*Stored items:*
↓↓↓

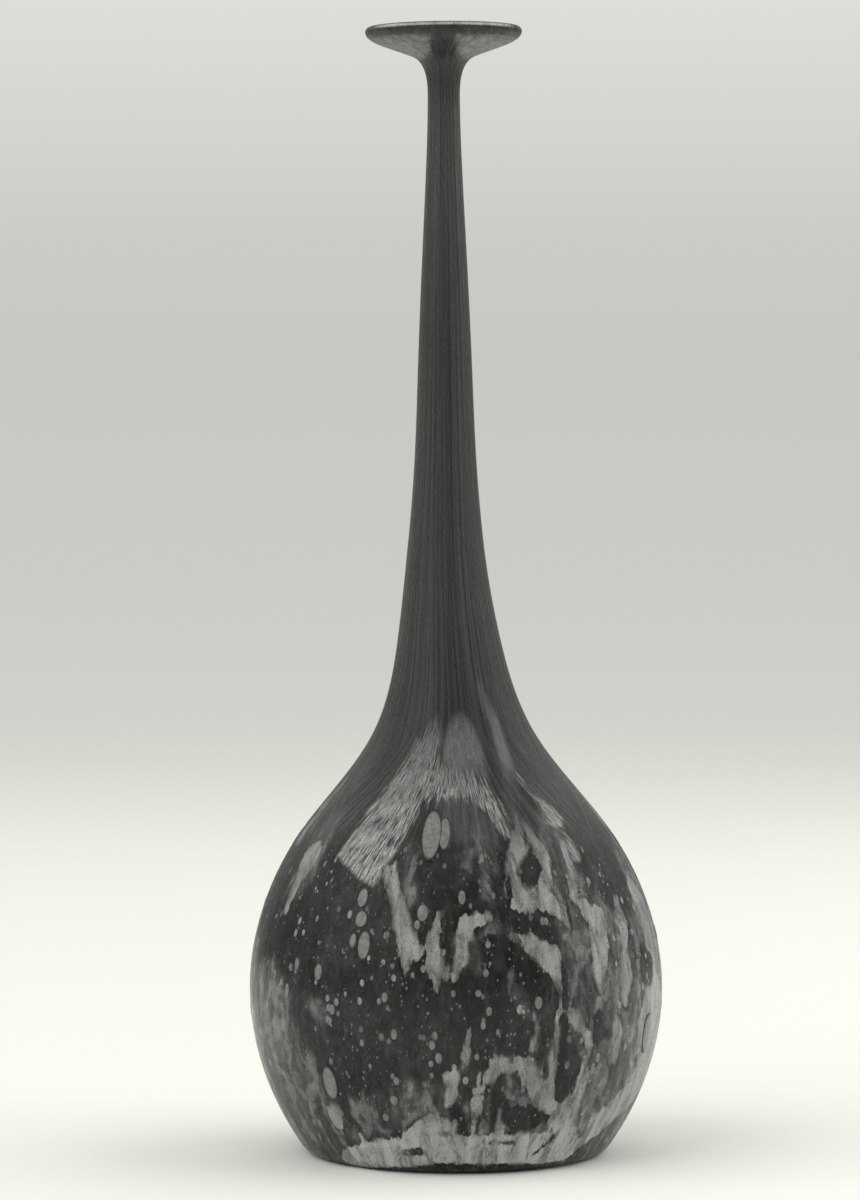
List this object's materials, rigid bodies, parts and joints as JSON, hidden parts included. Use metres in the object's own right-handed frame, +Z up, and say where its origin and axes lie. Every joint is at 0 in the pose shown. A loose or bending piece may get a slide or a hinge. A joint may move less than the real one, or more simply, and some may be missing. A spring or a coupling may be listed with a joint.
{
  "type": "long-necked glass bottle",
  "caption": "Hollow blown-glass bottle with a round belly, a slender tapering neck and a wide flared lip, in dark mottled glass.",
  "frame": {"origin": "centre of the belly's axis, on the surface that the bottle stands on", "axes": "+Z up along the belly's axis, towards the lip; -Y towards the front; the neck leans a little towards -X"},
  "size_m": [0.125, 0.125, 0.3402],
  "materials": {
    "mottled_glass": "dark translucent glass with paler streaks and patches and small drawn bubbles, glossy"
  },
  "bodies": {
    "root": {"bottle": "mottled_glass"}
  },
  "joints": []
}
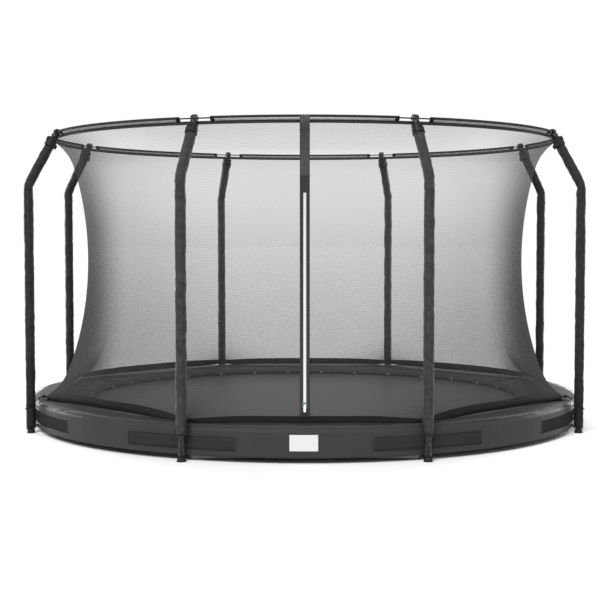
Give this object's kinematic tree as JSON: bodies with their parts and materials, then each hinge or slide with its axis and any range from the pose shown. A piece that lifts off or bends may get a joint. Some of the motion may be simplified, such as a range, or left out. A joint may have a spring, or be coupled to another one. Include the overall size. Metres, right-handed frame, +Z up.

↑↑↑

*Objective:*
Every line of the data above should be reproduced word for word.

*Task result:*
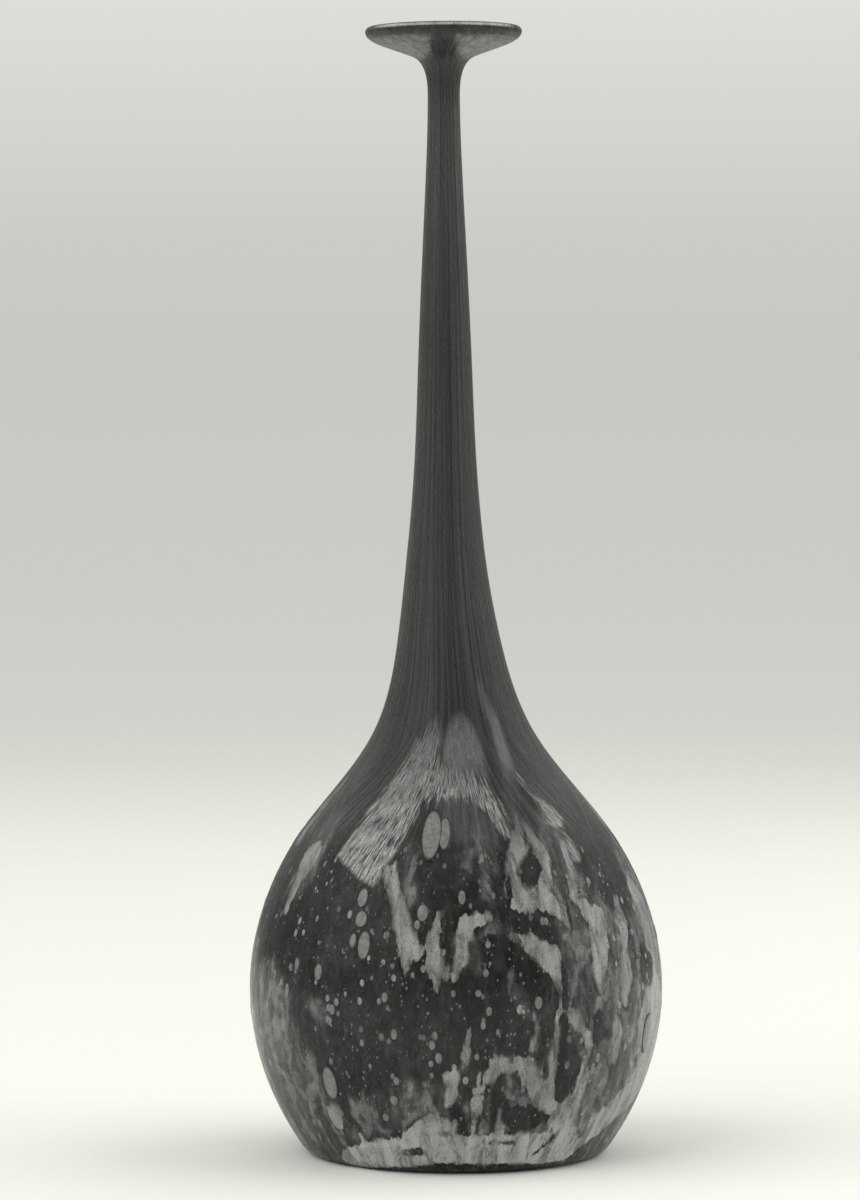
List this object's materials, rigid bodies, parts and joints as JSON, hidden parts included. Use metres in the object's own right-handed frame, +Z up, and say where its origin and axes lie. Every joint is at 0 in the pose shown. A loose or bending piece may get a slide or a hinge. A joint may move less than the real one, or more simply, and some may be missing. A spring or a coupling may be listed with a joint.
{
  "type": "long-necked glass bottle",
  "caption": "Hollow blown-glass bottle with a round belly, a slender tapering neck and a wide flared lip, in dark mottled glass.",
  "frame": {"origin": "centre of the belly's axis, on the surface that the bottle stands on", "axes": "+Z up along the belly's axis, towards the lip; -Y towards the front; the neck leans a little towards -X"},
  "size_m": [0.125, 0.125, 0.3402],
  "materials": {
    "mottled_glass": "dark translucent glass with paler streaks and patches and small drawn bubbles, glossy"
  },
  "bodies": {
    "root": {"bottle": "mottled_glass"}
  },
  "joints": []
}
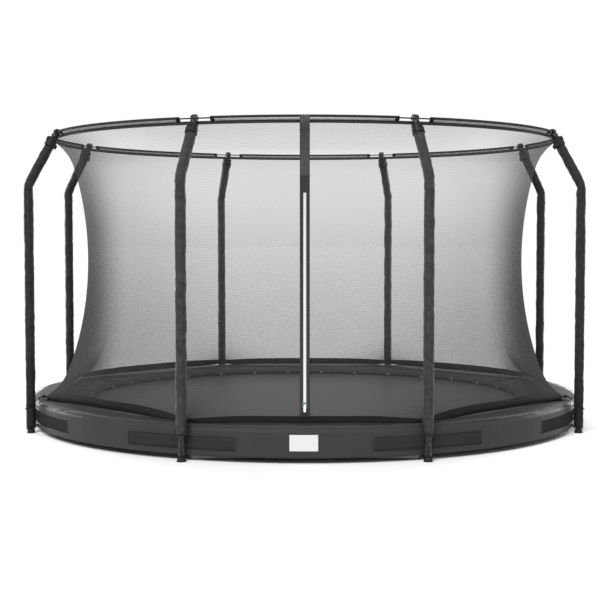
Give this object's kinematic tree as JSON: bodies with their parts and materials, then each hinge or slide with its axis and any range from the pose shown. A piece that lifts off or bends may get a joint. Some of the motion may be simplified, such as a range, or left out. A joint may have a spring, or be coupled to another one. Include the overall size. Metres, right-handed frame, +Z up.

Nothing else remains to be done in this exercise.